[Begin DATA SUPPLIED]

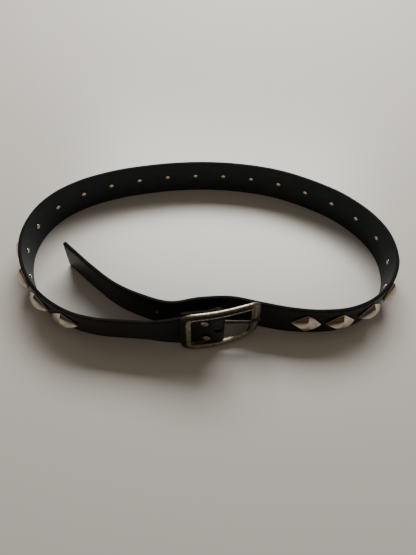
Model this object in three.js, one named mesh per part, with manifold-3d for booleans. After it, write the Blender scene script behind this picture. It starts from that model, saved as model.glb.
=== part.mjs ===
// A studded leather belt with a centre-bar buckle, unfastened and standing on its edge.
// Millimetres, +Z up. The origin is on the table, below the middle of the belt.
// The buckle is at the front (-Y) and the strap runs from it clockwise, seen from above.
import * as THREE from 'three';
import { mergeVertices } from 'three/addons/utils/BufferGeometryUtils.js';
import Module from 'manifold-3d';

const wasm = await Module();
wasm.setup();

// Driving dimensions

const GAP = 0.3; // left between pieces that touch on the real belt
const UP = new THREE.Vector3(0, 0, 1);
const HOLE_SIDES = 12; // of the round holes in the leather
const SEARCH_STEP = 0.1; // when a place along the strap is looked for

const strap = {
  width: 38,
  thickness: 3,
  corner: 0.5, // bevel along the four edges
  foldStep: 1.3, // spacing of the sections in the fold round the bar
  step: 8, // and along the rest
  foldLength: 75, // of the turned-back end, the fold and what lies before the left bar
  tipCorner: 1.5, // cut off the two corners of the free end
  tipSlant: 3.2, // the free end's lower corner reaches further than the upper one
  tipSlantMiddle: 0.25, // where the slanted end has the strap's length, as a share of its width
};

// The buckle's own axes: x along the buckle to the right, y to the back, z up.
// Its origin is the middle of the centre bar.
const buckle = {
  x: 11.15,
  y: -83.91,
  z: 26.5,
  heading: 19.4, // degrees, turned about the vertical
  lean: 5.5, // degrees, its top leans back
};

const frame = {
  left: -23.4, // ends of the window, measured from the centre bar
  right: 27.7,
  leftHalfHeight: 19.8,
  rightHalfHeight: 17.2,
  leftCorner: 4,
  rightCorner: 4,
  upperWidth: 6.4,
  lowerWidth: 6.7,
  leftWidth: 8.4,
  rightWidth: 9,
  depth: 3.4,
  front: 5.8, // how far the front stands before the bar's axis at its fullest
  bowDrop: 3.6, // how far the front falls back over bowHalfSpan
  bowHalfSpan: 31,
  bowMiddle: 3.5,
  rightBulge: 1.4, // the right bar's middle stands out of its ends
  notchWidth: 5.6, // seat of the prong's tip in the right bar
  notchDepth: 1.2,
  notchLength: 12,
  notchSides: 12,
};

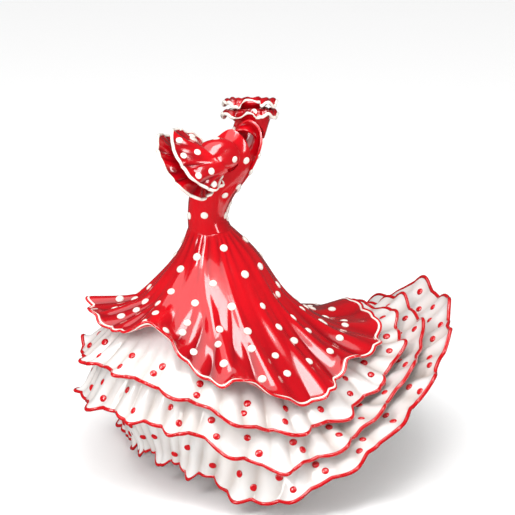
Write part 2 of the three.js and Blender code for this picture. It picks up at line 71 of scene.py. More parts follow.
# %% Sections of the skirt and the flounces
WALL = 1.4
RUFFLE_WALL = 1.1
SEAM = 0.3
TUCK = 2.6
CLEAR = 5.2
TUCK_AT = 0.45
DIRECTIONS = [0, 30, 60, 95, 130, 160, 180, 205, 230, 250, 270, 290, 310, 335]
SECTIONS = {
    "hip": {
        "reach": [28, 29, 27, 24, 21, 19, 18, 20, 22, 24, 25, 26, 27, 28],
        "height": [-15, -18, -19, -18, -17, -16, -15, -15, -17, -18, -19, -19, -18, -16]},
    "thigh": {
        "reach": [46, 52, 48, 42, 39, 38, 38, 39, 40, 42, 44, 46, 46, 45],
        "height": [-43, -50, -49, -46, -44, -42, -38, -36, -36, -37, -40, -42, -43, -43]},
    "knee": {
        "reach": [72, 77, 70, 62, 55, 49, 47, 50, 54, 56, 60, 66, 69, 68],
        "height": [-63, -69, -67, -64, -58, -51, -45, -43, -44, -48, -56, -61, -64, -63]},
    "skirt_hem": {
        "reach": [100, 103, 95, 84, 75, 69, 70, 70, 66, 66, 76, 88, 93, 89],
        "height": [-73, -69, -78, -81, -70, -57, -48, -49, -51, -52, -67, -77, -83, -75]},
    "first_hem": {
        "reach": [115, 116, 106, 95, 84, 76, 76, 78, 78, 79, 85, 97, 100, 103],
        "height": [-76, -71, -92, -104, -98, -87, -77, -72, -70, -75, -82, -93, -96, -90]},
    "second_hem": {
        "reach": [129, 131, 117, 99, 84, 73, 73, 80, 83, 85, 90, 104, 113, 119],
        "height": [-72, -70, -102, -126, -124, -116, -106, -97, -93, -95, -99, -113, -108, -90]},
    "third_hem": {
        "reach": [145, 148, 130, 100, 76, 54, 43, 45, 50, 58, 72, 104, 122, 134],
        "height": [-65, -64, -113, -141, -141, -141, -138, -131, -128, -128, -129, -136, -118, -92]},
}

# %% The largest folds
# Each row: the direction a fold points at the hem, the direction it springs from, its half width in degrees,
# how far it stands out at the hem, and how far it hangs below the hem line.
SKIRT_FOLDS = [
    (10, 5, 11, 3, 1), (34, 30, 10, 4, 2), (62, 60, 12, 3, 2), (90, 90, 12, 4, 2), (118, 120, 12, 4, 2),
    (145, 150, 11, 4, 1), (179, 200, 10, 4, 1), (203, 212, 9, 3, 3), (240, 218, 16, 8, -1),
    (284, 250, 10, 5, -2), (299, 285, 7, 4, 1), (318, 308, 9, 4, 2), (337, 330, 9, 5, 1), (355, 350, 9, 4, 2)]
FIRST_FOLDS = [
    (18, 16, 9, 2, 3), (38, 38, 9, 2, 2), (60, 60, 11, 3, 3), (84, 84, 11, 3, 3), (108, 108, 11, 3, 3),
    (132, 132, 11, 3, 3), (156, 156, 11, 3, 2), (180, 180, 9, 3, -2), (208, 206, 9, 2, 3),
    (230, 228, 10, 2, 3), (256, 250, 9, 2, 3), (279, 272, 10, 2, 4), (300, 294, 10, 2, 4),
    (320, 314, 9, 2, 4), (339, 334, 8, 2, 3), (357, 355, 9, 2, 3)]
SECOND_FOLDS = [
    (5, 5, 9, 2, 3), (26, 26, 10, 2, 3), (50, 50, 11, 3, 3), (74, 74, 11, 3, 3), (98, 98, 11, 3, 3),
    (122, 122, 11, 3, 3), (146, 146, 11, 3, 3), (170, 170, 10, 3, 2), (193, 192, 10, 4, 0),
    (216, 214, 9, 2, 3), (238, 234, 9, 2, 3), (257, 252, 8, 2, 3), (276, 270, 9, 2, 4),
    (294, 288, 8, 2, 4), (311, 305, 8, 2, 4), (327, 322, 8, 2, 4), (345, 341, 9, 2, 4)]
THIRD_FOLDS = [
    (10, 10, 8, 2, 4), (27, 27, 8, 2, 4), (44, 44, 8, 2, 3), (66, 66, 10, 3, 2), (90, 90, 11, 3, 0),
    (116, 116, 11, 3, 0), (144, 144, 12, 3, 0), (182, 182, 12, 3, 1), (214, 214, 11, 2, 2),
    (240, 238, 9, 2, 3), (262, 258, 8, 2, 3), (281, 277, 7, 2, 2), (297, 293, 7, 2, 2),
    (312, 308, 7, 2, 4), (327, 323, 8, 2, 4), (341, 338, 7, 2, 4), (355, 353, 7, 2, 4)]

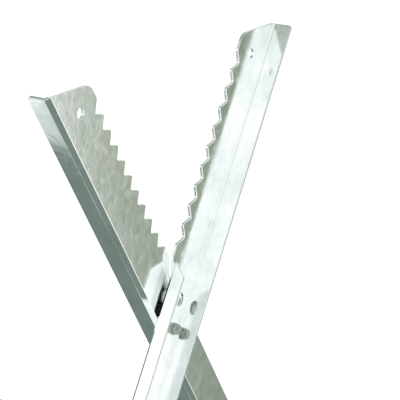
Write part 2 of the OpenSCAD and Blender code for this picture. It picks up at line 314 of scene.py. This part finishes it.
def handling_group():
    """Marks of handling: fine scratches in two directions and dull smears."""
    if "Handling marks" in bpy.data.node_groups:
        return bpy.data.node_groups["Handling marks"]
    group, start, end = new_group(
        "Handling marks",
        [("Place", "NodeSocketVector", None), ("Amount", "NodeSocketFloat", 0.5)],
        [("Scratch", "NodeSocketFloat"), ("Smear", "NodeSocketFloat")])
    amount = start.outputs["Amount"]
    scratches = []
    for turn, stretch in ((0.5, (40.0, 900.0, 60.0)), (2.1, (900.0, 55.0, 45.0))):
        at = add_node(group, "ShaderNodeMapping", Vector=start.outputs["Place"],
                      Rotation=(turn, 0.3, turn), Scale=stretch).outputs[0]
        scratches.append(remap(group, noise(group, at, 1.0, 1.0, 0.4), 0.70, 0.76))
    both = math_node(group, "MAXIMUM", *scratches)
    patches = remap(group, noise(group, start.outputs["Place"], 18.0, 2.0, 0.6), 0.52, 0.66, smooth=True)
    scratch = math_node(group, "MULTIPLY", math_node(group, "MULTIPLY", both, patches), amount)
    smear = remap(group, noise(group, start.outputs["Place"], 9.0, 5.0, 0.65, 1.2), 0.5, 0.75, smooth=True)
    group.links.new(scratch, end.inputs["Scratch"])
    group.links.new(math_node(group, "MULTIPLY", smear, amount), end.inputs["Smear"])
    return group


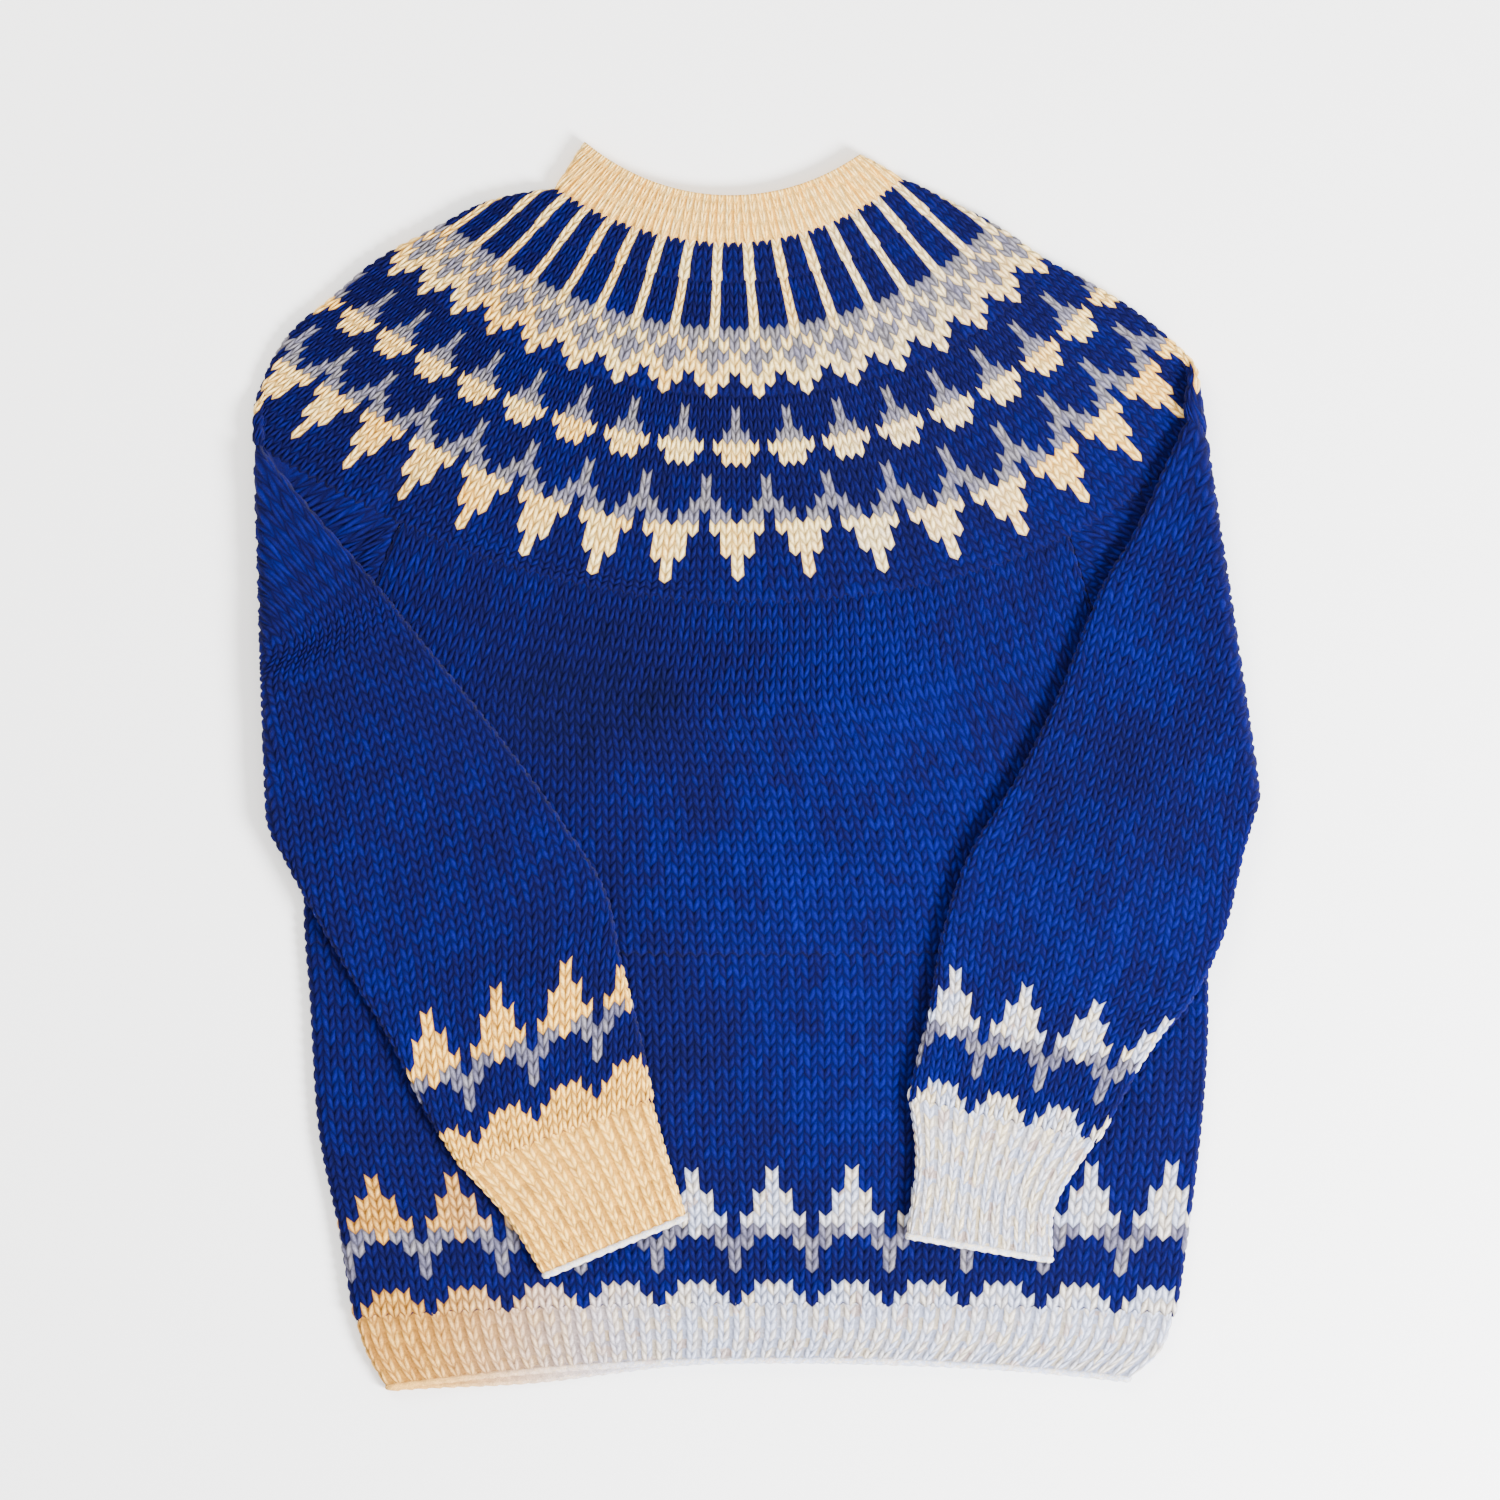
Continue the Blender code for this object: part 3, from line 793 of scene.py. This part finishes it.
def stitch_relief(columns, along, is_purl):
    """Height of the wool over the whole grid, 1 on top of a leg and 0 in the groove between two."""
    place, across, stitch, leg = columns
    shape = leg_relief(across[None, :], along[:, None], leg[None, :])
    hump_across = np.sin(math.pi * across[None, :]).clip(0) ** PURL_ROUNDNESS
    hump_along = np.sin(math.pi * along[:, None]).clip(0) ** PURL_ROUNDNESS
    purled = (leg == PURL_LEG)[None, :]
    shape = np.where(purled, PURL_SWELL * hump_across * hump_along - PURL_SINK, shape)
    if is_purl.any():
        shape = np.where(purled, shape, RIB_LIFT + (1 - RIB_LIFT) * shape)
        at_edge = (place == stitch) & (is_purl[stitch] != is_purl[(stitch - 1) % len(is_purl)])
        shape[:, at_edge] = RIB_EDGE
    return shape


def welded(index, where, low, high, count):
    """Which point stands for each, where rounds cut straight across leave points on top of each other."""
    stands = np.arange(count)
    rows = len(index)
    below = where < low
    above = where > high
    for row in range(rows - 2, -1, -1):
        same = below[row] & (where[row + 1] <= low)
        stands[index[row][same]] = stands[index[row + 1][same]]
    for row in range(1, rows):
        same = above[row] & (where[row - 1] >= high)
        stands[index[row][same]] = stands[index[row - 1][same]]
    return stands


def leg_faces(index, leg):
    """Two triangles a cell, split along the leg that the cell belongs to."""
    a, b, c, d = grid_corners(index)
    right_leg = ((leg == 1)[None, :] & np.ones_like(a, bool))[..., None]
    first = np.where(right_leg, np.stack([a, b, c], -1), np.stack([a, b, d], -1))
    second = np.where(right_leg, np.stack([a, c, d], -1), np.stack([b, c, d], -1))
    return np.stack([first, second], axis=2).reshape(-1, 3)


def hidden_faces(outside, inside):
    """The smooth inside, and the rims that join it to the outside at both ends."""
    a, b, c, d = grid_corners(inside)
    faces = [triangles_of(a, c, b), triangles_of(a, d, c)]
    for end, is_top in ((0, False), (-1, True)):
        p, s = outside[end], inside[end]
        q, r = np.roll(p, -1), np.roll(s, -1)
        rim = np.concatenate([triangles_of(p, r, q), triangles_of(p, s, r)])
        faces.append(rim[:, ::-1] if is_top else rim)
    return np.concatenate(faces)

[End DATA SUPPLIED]

Return each line in the records that holds the string "part".

Model this object in three.js, one named mesh per part, with manifold-3d for booleans. After it, write the Blender scene script behind this picture. It starts from that model, saved as model.glb.
=== part.mjs ===
Write part 2 of the three.js and Blender code for this picture. It picks up at line 71 of scene.py. More parts follow.
Write part 2 of the OpenSCAD and Blender code for this picture. It picks up at line 314 of scene.py. This part finishes it.
Continue the Blender code for this object: part 3, from line 793 of scene.py. This part finishes it.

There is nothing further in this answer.